"Can you play a song from my phone?" & why this is a bad idea.
As a full-time DJ, at least once a month I run into this situation. It is a very uncomfortable situation and every seasoned DJ has run into it a time or two in their career.
You, the DJ, are working a wedding and readying for a great set, getting things together and getting your mix right and this one intoxicated guest walks to the booth and asks the dreaded question:
"Do you have an aux cord so we can play a song off of my phone?"
Politely declining their request normally turns out the same way it would if you took your kid into a Candy Store and told him or her that the prized Chocolate was off-limits: You now have a screaming kid, I mean guest, that wants an aux cord. Do you see where I am going with this? But on a more serious note, as a professional DJ, I think it is a very bad idea for a DJ to agree to play music from a guests phone or device.
Here are 8 reasons why:
8) The Music on your phone isn't licensed for public performance.

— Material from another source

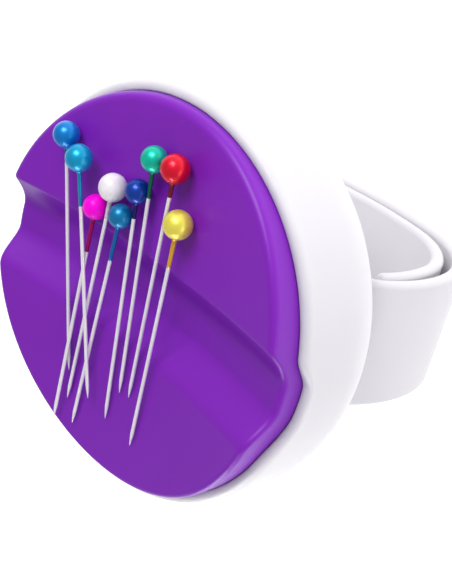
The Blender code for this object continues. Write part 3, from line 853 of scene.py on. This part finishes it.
def make_arm(arm):
    """One arm of the band: a length of sleeve and of strip over each hinge, and the tip."""
    hinges, cuts = lengths(arm)
    for i, hinge in enumerate(hinges):
        start, end = cuts[i], cuts[i + 1]
        bend_start = point_on(arm, hinge - CORNER_BLEND if i == 0 else start)
        bend_end = point_on(arm, hinge + CORNER_BLEND if i == 0 else end)
        for kind, section, look, slot in (
            ("sleeve", plain_sleeve, SILICONE_LOOK, "band_silicone"),
            ("strip", plain_strip, SPRING_LOOK, "spring_steel"),
        ):
            piece = swept(f"{kind}_{arm}_length_{i + 1}", arm_rings(section, arm, start, end))
            node = f"band_sleeve_{arm}_{i + 1}" if kind == "sleeve" else f"spring_strip_{arm}_{i + 1}"
            wear(piece, look, None, [node])
            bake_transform(piece)
    last = f"band_{arm}_{len(hinges)}"
    tip = swept(f"sleeve_{arm}_tip", tip_rings(arm, cuts[-1]))
    wear(tip, SILICONE_LOOK, last, [f"band_sleeve_{arm}_{len(hinges)}"])
    end_strip = swept(f"strip_{arm}_tip", arm_rings(plain_strip, arm, cuts[-1], ARM_LENGTH - STRIP_SHORTER))
    wear(end_strip, SPRING_LOOK, last, [f"spring_strip_{arm}_{len(hinges)}"])


def make_middle():
    """The flat middle of the band, clamped between the case and the bridge."""
    reach = {arm: lengths(arm)[1][0] for arm in ARMS}
    for kind, section, look, slot, node in (
        ("sleeve", plain_sleeve, SILICONE_LOOK, "band_silicone", "band_sleeve_middle"),
        ("strip", plain_strip, SPRING_LOOK, "spring_steel", "spring_strip_middle"),
    ):
        rings = list(reversed(arm_rings(section, "inner", 0.0, reach["inner"])))
        rings += arm_rings(section, "outer", 0.0, reach["outer"])[1:]
        piece = swept(f"{kind}_middle", rings)
        wear(piece, look, "case", [node])


# ---------------------------------------------------------------- pins

PIN_LENGTH = 41.5 * MM  # from the pearl's centre to the tip
SHAFT_RADIUS = 0.32 * MM
POINT_LENGTH = 2.6 * MM
POINT_ROUNDING = 0.7
NECK_RADIUS = 0.38 * MM
NECK_FOOT = 0.25 * MM  # where the pearl's paint has narrowed to the neck
NECK_START = 0.6 * MM
NECK_STEPS = 8
PAINT_THICK = 0.015 * MM
PAINT_WAVE = 0.02 * MM
HIDDEN_SHAFT = 0.5 * MM  # how far the shaft goes up inside its painted neck
SHAFT_TOP_REACH = 1.5 * MM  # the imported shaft's blunt end lies within this of its pearl's centre
PEARL_SIDES = 56
SHAFT_SIDES = 24
FLAT_PAINTS = {"magenta": (0.0, 0.12), "white": (0.0, 0.3)}  # metallic share and gloss of the plain paints
PEARL_PAINT = (0.5, 0.4)  # and of the pearlised ones


def pin_axis(name):
    """The pearl's centre and the pin's direction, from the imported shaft."""
    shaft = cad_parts[f"pin_{name}_shaft"]
    low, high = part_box(f"pin_{name}_pearl")
    near = (low + high) / 2
    points = [v.co.copy() for v in shaft.data.vertices]
    tip = max(points, key=lambda p: (p - near).length)
    blunt = [p for p in points if (p - near).length < SHAFT_TOP_REACH]
    top = sum(blunt, Vector()) / len(blunt)
    direction = (tip - top).normalized()
    return tip - direction * PIN_LENGTH, direction


def pearl_profile(name, radius, neck):
    """The pearl and the painted neck under it as (radius, z) points, and the z where the pearl ends."""
    neck_deg = -90 + math.degrees(math.asin(NECK_RADIUS * 1.5 / radius))
    profile = arc((0.0, 0.0), radius, 90, neck_deg, 30)
    profile[0] = (0.0, radius)
    low = profile[-1][1]
    profile += [(NECK_RADIUS * 1.12, low - NECK_FOOT), (NECK_RADIUS, low - NECK_START)]
    for i in range(1, NECK_STEPS + 1):
        share = i / NECK_STEPS
        wave = PAINT_WAVE * math.sin(share * 9.0 + len(name))
        thick = NECK_RADIUS + (SHAFT_RADIUS + PAINT_THICK - NECK_RADIUS) * share + wave * (1 - share)
        profile.append((thick, low - NECK_START - neck * share))
    profile.append((SHAFT_RADIUS * 0.9, profile[-1][1] - 2 * PAINT_THICK))
    profile.append((0.0, profile[-1][1]))
    return profile, low


def shaft_profile(start):
    """The bright shaft down to its point as (radius, z) points."""
    profile = [(0.0, start), (SHAFT_RADIUS, start), (SHAFT_RADIUS, -PIN_LENGTH + POINT_LENGTH)]
    for i in range(1, 11):
        share = i / 10
        thick = SHAFT_RADIUS * (1 - share) ** POINT_ROUNDING
        profile.append((thick, -PIN_LENGTH + POINT_LENGTH * (1 - share)))
    return profile


def make_pin(name, diameter, neck_length, colour, shaded_neck_colour):
    """A pearl with its painted neck, and the bright shaft with its point."""
    centre, direction = pin_axis(name)
    turn = Vector((0, 0, -1)).rotation_difference(direction).to_matrix().to_4x4()
    place = Matrix.Translation(centre) @ turn
    body = f"pin_{name}"
    profile, low = pearl_profile(name, diameter / 2 * MM, neck_length * MM)
    pearl = finished(f"pearl_and_neck_{name}", spun(profile, PEARL_SIDES), PIN_CREASE_DEG)
    pearl.matrix_world = place
    metallic, gloss = FLAT_PAINTS.get(name, PEARL_PAINT)
    look = pearl_look(f"pearl_paint_{name}", colour, shaded_neck_colour, low, metallic, gloss)
    wear(pearl, look, body, [f"pin_{name}_pearl"])
    start = profile[-1][1] + HIDDEN_SHAFT
    shaft = finished(f"steel_shaft_{name}", spun(shaft_profile(start), SHAFT_SIDES), PIN_CREASE_DEG)
    shaft.matrix_world = place
    wear(shaft, PIN_STEEL_LOOK, body, [f"pin_{name}_shaft"])


# ---------------------------------------------------------------- floor, light and camera

CAMERA_RIGHT = Vector((0.677, 0.2419, -0.6951)).normalized()
CAMERA_UP = Vector((-0.4614, 0.8753, -0.1448)).normalized()
CAMERA_BACK = CAMERA_RIGHT.cross(CAMERA_UP).normalized()
CAMERA_PLACE = Vector((0.12116, 0.08586, 0.15592)) + 0.12 * MM * CAMERA_RIGHT
LENS_MM = 73.97
CAMERA_NEAR = 0.01
MIDDLE = Vector((0.0, 0.0, 0.010))  # what the softboxes point at
FLOOR_HALF_SIZE = 3.0
FLOOR_GLOW = 0.55
HORIZON_COLOUR = (1.0, 1.0, 1.0, 1.0)
OVERHEAD_COLOUR = (0.40, 0.405, 0.42, 1.0)


def make_camera():
    """The camera that sees the holder from its front right, with the pins upright."""
    data = bpy.data.cameras.new("camera")
    data.lens = LENS_MM
    data.clip_start = CAMERA_NEAR
    camera = bpy.data.objects.new("camera", data)
    bpy.context.scene.collection.objects.link(camera)
    up = CAMERA_BACK.cross(CAMERA_RIGHT)
    turn = Matrix((CAMERA_RIGHT, up, CAMERA_BACK)).transposed()
    camera.matrix_world = Matrix.Translation(CAMERA_PLACE) @ turn.to_4x4()
    bpy.context.scene.camera = camera


def make_floor():
    """A plain pale floor just under the lowest piece."""
    shape = bmesh.new()
    bmesh.ops.create_grid(shape, x_segments=8, y_segments=8, size=FLOOR_HALF_SIZE)
    floor_z = min(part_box(n)[0].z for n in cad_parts) - FIT
    bmesh.ops.translate(shape, verts=shape.verts, vec=(0, 0, floor_z))
    floor = finished("floor", shape)
    look = new_material("floor_white", (0.9, 0.9, 0.9), 0.8)
    shader = look.node_tree.nodes["Principled BSDF"]
    shader.inputs["Emission Color"].default_value = (1, 1, 1, 1)
    shader.inputs["Emission Strength"].default_value = FLOOR_GLOW
    floor.data.materials.append(look)


def softbox(name, right, up, back, distance, size, power):
    """An area light in this direction from the object, as the camera sees it."""
    data = bpy.data.lights.new(name, "AREA")
    data.shape = "RECTANGLE"
    data.size, data.size_y = size
    data.energy = power
    light = bpy.data.objects.new(name, data)
    bpy.context.scene.collection.objects.link(light)
    way = (CAMERA_RIGHT * right + CAMERA_UP * up + CAMERA_BACK * back).normalized()
    light.location = MIDDLE + way * distance
    light.rotation_mode = "QUATERNION"
    light.visible_camera = False
    light.rotation_quaternion = way.to_track_quat("Z", "Y")
    return light


def make_world():
    """A pale room that is brightest round the horizon."""
    world = bpy.data.worlds.new("studio")
    bpy.context.scene.world = world
    world.use_nodes = True
    background = world.node_tree.nodes["Background"]
    nodes, links = world.node_tree.nodes, world.node_tree.links
    way = nodes.new("ShaderNodeTexCoord")
    parts = nodes.new("ShaderNodeSeparateXYZ")
    height = nodes.new("ShaderNodeMath")
    height.operation = "ABSOLUTE"
    ramp = nodes.new("ShaderNodeValToRGB")
    ramp.color_ramp.interpolation = "EASE"
    ramp.color_ramp.elements[0].position = 0.14
    ramp.color_ramp.elements[0].color = HORIZON_COLOUR
    ramp.color_ramp.elements[1].position = 0.34
    ramp.color_ramp.elements[1].color = OVERHEAD_COLOUR
    links.new(way.outputs["Generated"], parts.inputs["Vector"])
    links.new(parts.outputs["Z"], height.inputs[0])
    links.new(height.outputs["Value"], ramp.inputs["Fac"])
    links.new(ramp.outputs["Color"], background.inputs["Color"])
    background.inputs["Strength"].default_value = 1.0


def make_lights():
    """A soft key from above, a weak fill from the right, and a low bounce on the -Y side."""
    softbox("key_top", -0.278, 0.56, 0.785, 0.6, (0.34, 0.26), 2.4)
    softbox("fill_right", 0.65, -0.55, 0.55, 0.6, (0.34, 0.34), 0.5)
    low = softbox("bounce_low", 0.0, -1.0, 0.0, 0.3, (0.35, 0.05), 0.6)
    low.location = (0.05, -0.28, -0.010)
    low.rotation_quaternion = Vector((0.0, -1.0, 0.0)).to_track_quat("Z", "X")
    bpy.context.scene.view_settings.view_transform = "Standard"


def main():
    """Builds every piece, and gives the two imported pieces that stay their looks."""
    make_camera()
    make_world()
    make_lights()
    make_floor()
    make_cover()
    make_case()
    make_bridge()
    make_screws()
    make_middle()
    for arm in ARMS:
        make_arm(arm)
    for name, sizes in PINS.items():
        make_pin(name, *sizes)
    for node, look in (("magnet_disc", FERRITE_LOOK), ("keeper_plate", KEEPER_LOOK)):
        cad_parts[node].data.materials.clear()
        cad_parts[node].data.materials.append(look)


main()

DJs spend a lot of time gathering their music from legitimate sources. The music on ones phone, probably bought from itunes, streamed from Spotify, or broadcasted from Youtube, are not licensed in such a fashion that a DJ can use them in a way to make money.

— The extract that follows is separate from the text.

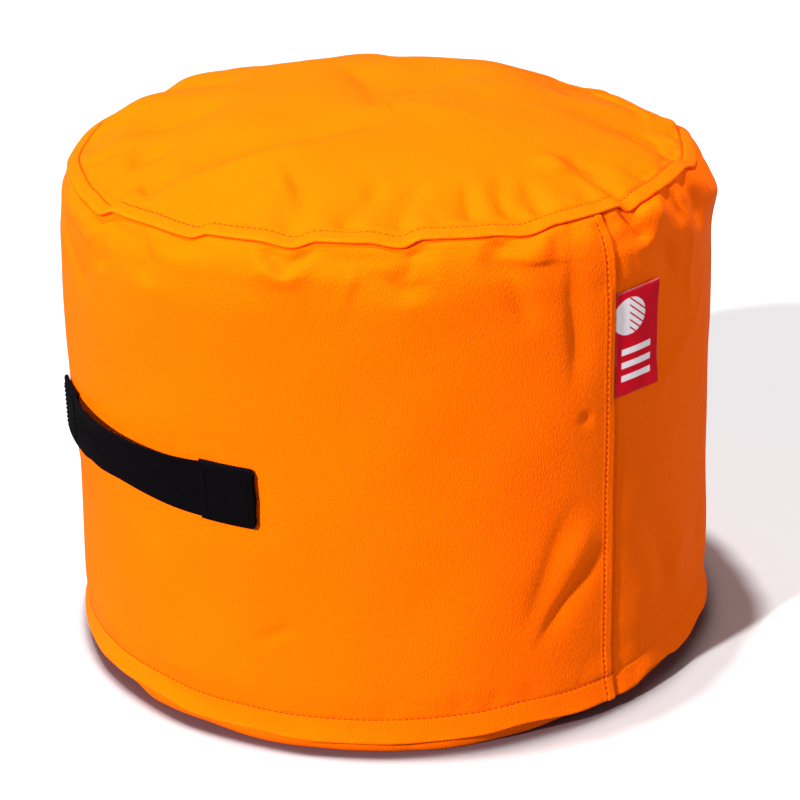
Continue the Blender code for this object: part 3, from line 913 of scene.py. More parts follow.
@dataclass(frozen=True)
class FoamBeads:
    """Settled polystyrene beads."""

    colour: Colour = (0.86, 0.86, 0.85)

    def material(self, effects: Effects, name: str) -> bpy.types.Material:
        """Builds the material."""
        made, graph, shader = new_material(name)
        place = graph.place()
        beads = graph.node("TexVoronoi", {"Vector": place, "Scale": 260.0, "Randomness": 0.8}, feature="F1")
        ball = graph.ramp(beads.outputs["Distance"], 0.75, 0.0)
        tone = effects.use(graph, effects.drift, {"Vector": place, "Colour": self.colour, "Amount": 0.04})
        # Dark grey between the beads: painted shade in the crevices.
        colour = graph.blend(ball, (0.35, 0.35, 0.34), tone.outputs["Colour"])
        graph.put(shader.inputs["Base Color"], colour)
        graph.put(shader.inputs["Roughness"], graph.times_plus(ball, -0.2, 0.8))
        set_bump(graph, shader, ball, 0.0015, 0.9)
        return made


class Finishes:
    """Every finish of the pouf, made once."""

    def __init__(self) -> None:
        """Builds the shared effects and the materials."""
        effects = Effects()
        webbing = WovenCloth(
            (0.0002, 0.0001, 0.0003), (0.0022, 0.0014, 0.0026), 0.00135, 0.0011, 0.00050,
            roughness=0.75, sheen=0.0, specular=0.03,
        )
        tape = WovenCloth((0.008, 0.007, 0.008), (0.03, 0.027, 0.03), 0.0007, 0.0006, 0.0002, 0.8, 0.1, False)
        lining = WovenCloth((0.62, 0.62, 0.6), (0.8, 0.8, 0.78), 0.0006, 0.0006, 0.0001, 0.85, 0.1, False)
        backing = WovenCloth(
            (0.02, 0.02, 0.022), (0.06, 0.06, 0.065), 0.0009, 0.0009, 0.0002, 0.85, 0.1, False
        )
        self.leather = LeatherCloth().material(effects, "orange_leather_cloth")
        top_leather = LeatherCloth(drawn_out=(1.0, 0.45, 1.0))
        self.top_leather = top_leather.material(effects, "orange_leather_cloth_top")
        self.thread = SewingThread((0.42, 0.026, 0.001), specular=0.05).material(effects, "orange_thread")
        black_thread = SewingThread((0.002, 0.0015, 0.0022), specular=0.02)
        self.black_thread = black_thread.material(effects, "black_thread")
        self.webbing = webbing.material(effects, "black_webbing")
        self.tape = tape.material(effects, "zip_tape_cloth")
        self.lining = lining.material(effects, "liner_weave")
        self.backing = backing.material(effects, "backing_weave")
        self.label = LabelCloth().material(effects, "crimson_damask")
        self.nylon = CastMetal((0.03, 0.028, 0.03), 0.0, 0.42).material(effects, "nylon_teeth")
        self.metal = CastMetal((0.55, 0.55, 0.56), 1.0, 0.36).material(effects, "plated_metal")
        self.beads = FoamBeads().material(effects, "foam_beads")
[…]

7) Buffering....and buffering....and more buffering
We all hate draeded buffering. If you are trying to stream a song to the DJ's PA System, should the bride & groom, and all of their guests have to deal with buffering of this song you said we haaaad to listen to? Enough said.
6) What if the DJ drops your phone?
It is kind of dark in the DJ booth and the last thing the DJ needs to be responsible for is a persons expensive, high-tech smart phone. If a Dj had to replace a phone that accidentally got damaged or lost, it would wipe out his entire paycheck for the night (and then some depending on the phone.)
5) Devices that are connected to the Internet have the potential to carry viruses or other harmful malware.
Plugging your device directly into the DJ's device opens up the possibility of exchanging files that could possibly damage the DJs system. I'd say the DJ could pass along something to the phone as well, in some instances.
4) Ring Ring Ring
If your phone rings, or texts in the middle of a song, your song is trashed.
3) If the phone dies, the song is toast.
No joke! There have been guests who bring a dead phone to the DJ Booth and ask the DJ to stop the set to play a song from a phone that is dead or dying. Very, very bad idea. Very.
2) "Excuse me, but someone forgot their phone!"
I wish I could count the amount of times that a guest gets to having fun and leaves without their phone. Then the Dj has to make an announcement, or find the lost and found of the venue, or unlock the phone, or go through it. It is just a big headache. Phones get lost at weddings ALL THE TIME.
1) If any of these things happen, the DJ will hear about it from his valued clients who paid him to bring his own music.
Don't let any of these things happen to you. Trust that the DJ brought plenty of music, and the party won't end if the DJ can't play that one song, or can't get it. In the old days of DJing, the party depended on the music that the DJ brought with him (vinyl, cds, cassettes) and that music alone. There was no such thing as downloading or streaming a track.
If your device causes one of these things to happen, or something much worse, chances are it will upset the paying clients, which in turn sacrifices the integrity of service.
Vote no on hooking up to the DJ gear. Enjoy the party and the atmosphere.